Date: 2009-12-25 06:52 pm (UTC)
From: [identity profile] rachg82.livejournal.com
DUDE, TELL ME ABOUT IT. This is why marathons like this are a dangerous thing. You start with one episode & find yourself wanting to do a rewatch of the entire series.

(no subject)

Date: 2009-12-25 04:34 pm (UTC)
From: [identity profile] 5brokenfingers.livejournal.com
hahahah that's amazing, the cashier thing, weird... i've been hit on by being asked if i was a dude when they asked my damn name. Then i give them the burning eyes of death.

(no subject)

Date: 2009-12-25 06:56 pm (UTC)
From: [identity profile] rachg82.livejournal.com
Haha, that is ridiculous. "Are you a guy?" I'm so sure! You do NOT look like a guy. Try again, dude!

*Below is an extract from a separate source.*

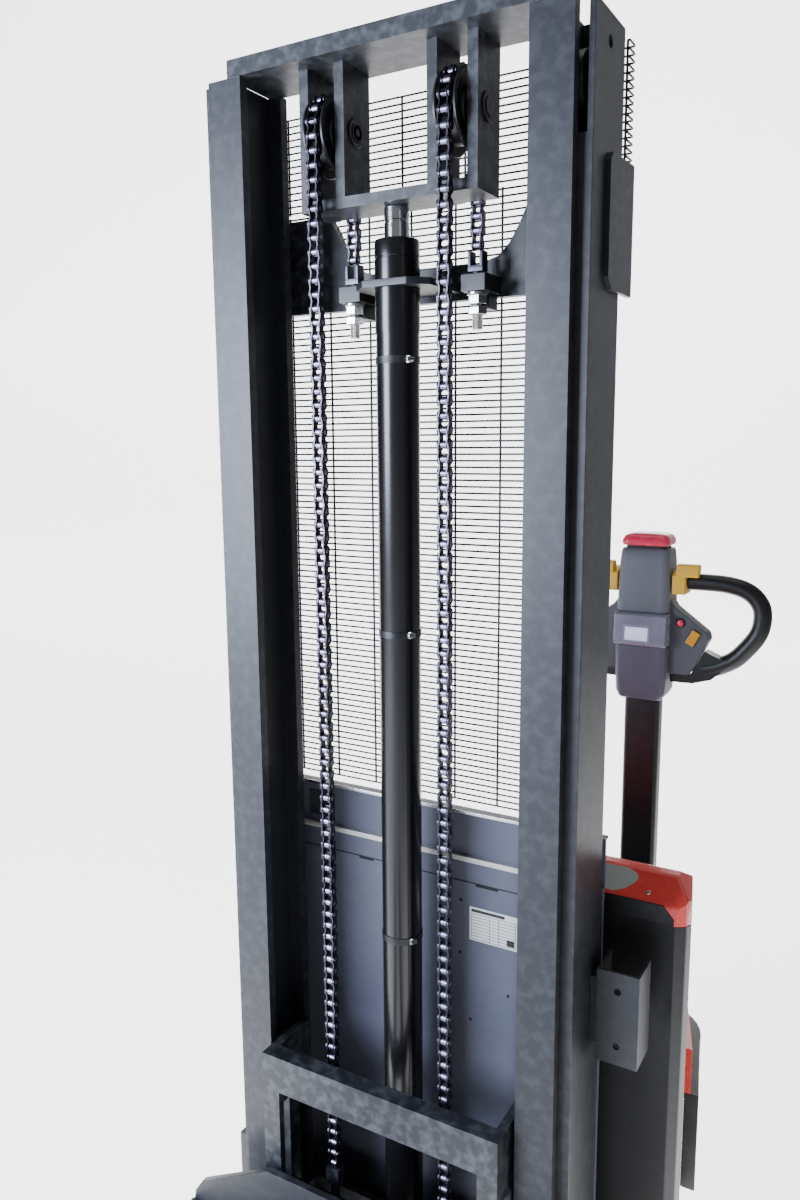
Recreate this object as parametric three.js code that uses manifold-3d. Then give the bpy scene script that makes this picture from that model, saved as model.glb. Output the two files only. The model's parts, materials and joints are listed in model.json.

The cashier got major bitchface action when he asked my age. Heh. Not because I don't want to admit how old I am, but because people always seem to think it's okay to ask short people they don't know all sorts of questions like "how old are you?", "how tall are you?", "is your whole family short?" So annoying!

(no subject)

Date: 2009-12-26 03:23 pm (UTC)
From: [identity profile] 5brokenfingers.livejournal.com
this may make you feel better- i work with a girl who has to be like 4'5" or something and her last name is "Short". Imagine the shit she gets!

(no subject)

Date: 2009-12-27 06:11 am (UTC)
From: [identity profile] rachg82.livejournal.com
Very true! Sheesh, I can only imagine the crap she must've gotten as a kid.

(no subject)

Date: 2009-12-26 03:11 am (UTC)
From: [identity profile] torigates.livejournal.com
LOL, that story with the cashiere is hilarious. Poor boy.

(no subject)

Date: 2009-12-27 06:13 am (UTC)
From: [identity profile] rachg82.livejournal.com
Heh, I know. If that was indeed flirting, it was a pretty tragic attempt.